“Sim”. A poesia precisa desta palavra para existir. Na arte da dúvida, do escorregadio, da abertura, do inconcluso, do sem limites, da plasticidade, é preciso estar aberto à corrida com os lobos.
A brincadeira é o seu motor principal: brincar com palavras, subverter, inverter e converter. “Poesia é voar fora da asa”, como bem diz seu Manoel (de Barros). E é uma prática para qualquer um.
Dizer em metáforas é uma condição que andamos perdendo em meio a toda essa “estetização do mundo” (Lipovetsky & Serroy, 2015); falsa estetização, porque sempre alegre, kitsch. Da estética da palavra, passamos à estética dos objetos. A força do capital torna infinitas as possibilidades para se vender de uma escova de dentes a um loft em New York.
Os objetos, todavia, não falam, são mudos. Nós não somos objetos, mas andamos objetificados: nossa pose nas redes deve ser alegre e o ângulo da foto precisa nos favorecer, porque é aí que estaria a nossa verdade. É no olhar do outro, prisão claustrofóbica certa, que temos constantemente procurado nos encaixar. A nossa estética não é livre, nem libertária, mas dita sem palavras.
Ah, as imagens… para quê metáforas escritas se temos o frenesi das imagens a nosso dispor? Afinal, somos modernos, pós-modernos, hipermodernos ou não? As imagens têm o grande poder de nos deixar mudos e de evitar o fascínio com a nossa própria imaginação. Especialmente quando não sabemos ao certo o que fazer com elas… Como lutar contra a cegueira e a mudez das imagens?
Leitmotiv
(Clarissa de Figueirêdo)
Ante o mistério
Ante a saudade
Ante a lembrança
E alumbramento.
Ante o desejo
o medo
a tortura
– antes de tudo
na monotonia.
Ante a alegria
Ante o silêncio
Ante o eterno
e mais tenro.
Ante o mistério
Ante o absurdo
Ante o impulso
escrevo.
Lutar com palavras, escrever, reescrever, sobrescrever, inscrever, descrever, transcrever. Fazer, enfim. Aproveitar que Platão nos expulsou da república, porque não éramos a verdade, para sermos a verdade, enfim.

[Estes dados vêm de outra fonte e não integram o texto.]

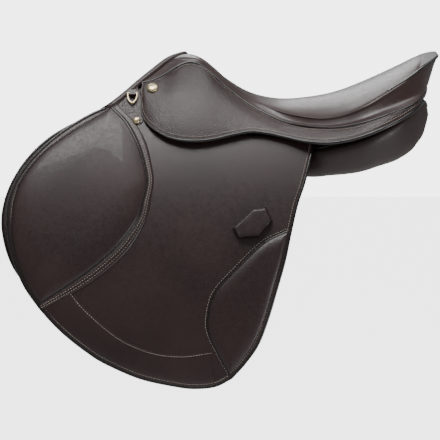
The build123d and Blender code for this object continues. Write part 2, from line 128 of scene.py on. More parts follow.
# The pommel's rolled facing, from the head's middle down the near side.
FACING = ((152, 0, 149), (159, 10, 147), (174, 28, 141), (194, 45, 125.5), (214, 60, 109), (234, 76, 91.5),
          (252, 89, 77), (266, 93, 68))

FLAP_RUNS = (
    ((253, 73), (283, 60), (312, 43), (334, 27), (354, 9), (372, -12), (385, -34), (393, -58), (395, -82),
     (393, -106), (388, -129), (380, -153), (367, -179), (348, -205)),
    ((348, -205), (327, -228), (306, -247), (281, -266), (257, -281), (209, -302), (160, -313), (132, -316),
     (104, -313), (82, -302)),
    ((82, -302), (63, -281), (45, -255), (31, -219), (20, -183), (8, -142), (0, -106), (-10, -65), (-20, -37),
     (-29, -6), (-36, 22)),
    ((-36, 22), (40, 32)), ((40, 32), (180, 35)), ((180, 35), (204, 54)), ((204, 54), (214, 78)),
    ((214, 78), (217, 102)), ((217, 102), (253, 73)),
)
SWEAT_RUNS = (
    ((244, 60), (287, 54), (315, 43), (343, 26), (367, 4), (386, -22), (399, -50), (405, -78), (404, -104),
     (396, -134), (384, -158), (366, -180)),
    ((366, -180), (320, -224), (270, -258), (200, -288), (132, -300), (96, -290), (70, -262), (48, -222),
     (30, -180), (16, -140), (6, -100), (-14, -36)),
    ((-14, -36), (40, 4)), ((40, 4), (90, 24)), ((90, 24), (198, 26)), ((198, 26), (244, 60)),
)
KNEE_INNER = ((254, 71), (232, 49), (215, 19), (205, -10), (201, -33), (206, -58), (214, -85), (239, -118),
              (268, -144.5), (297, -166), (326, -185), (347, -198))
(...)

“Literatura é experiência”, disse-me uma vez o professor José Helder Pinheiro. Fazer experienciar a poesia talvez seja o melhor modo de construir a nossa própria estética, a estética que nos equilibra no mundo. O encontro com o outro é também alimento, mas não deve se sobrepor ao encontro consigo, pois é aí que mora a poesia.
Virão as pandemias e, talvez, um apocalipse zumbi, mas as metáforas estarão a salvo nas nossas cabeças – assim como no romance distópico de Ray Bradbury, Fahrenheit 451, com as “mulheres-livro” e com os “homens-livro”. Sem medo, daremos a César o que é de César:
Ó César
(Ana Paula Inácio)
não sou uma mulher moderna
não me ligo à net
gosto de compras ao vivo
cujas listas faço em cadernos de argolas
que depois esqueço
e só me lembro de elixir para aclarar a voz,
tenho tantas embalagens
como Warhol de Tomato Soap
ou de detergente Brillo,
para que ao chegares a casa
te envolva, te abrace e te queira
mas nem só de voz vive o homem
dizes tu,
e então a minha saúda-te
como a daqueles que vão morrer
A poesia como prática de leitura ou de escritura, deste modo, faz com que o vazio preto de uma tela seja apenas o que é, não se confundindo com o nosso próprio vazio. Afinal, “no princípio, era o verbo”.
Referências
BARROS, Manoel de. O livro das ignorãças. Rio de Janeiro: Alfaguara, 2016.
FIGUEIRÊDO, Clarissa de. Corpo Púlpito. Recife: Cepe, 2015.
INÁCIO, Ana Paula. 2010-2011. Portugal: Averno, 2011.
LIPOVETSKY, Gilles & SERROY, Jean. A estetização do mundo: Viver na era do capitalismo artista. São Paulo: Companhia das Letras, 2015.
PINHEIRO, José Helder. Poesia na sala de aula. São Paulo: Parábola, 2018.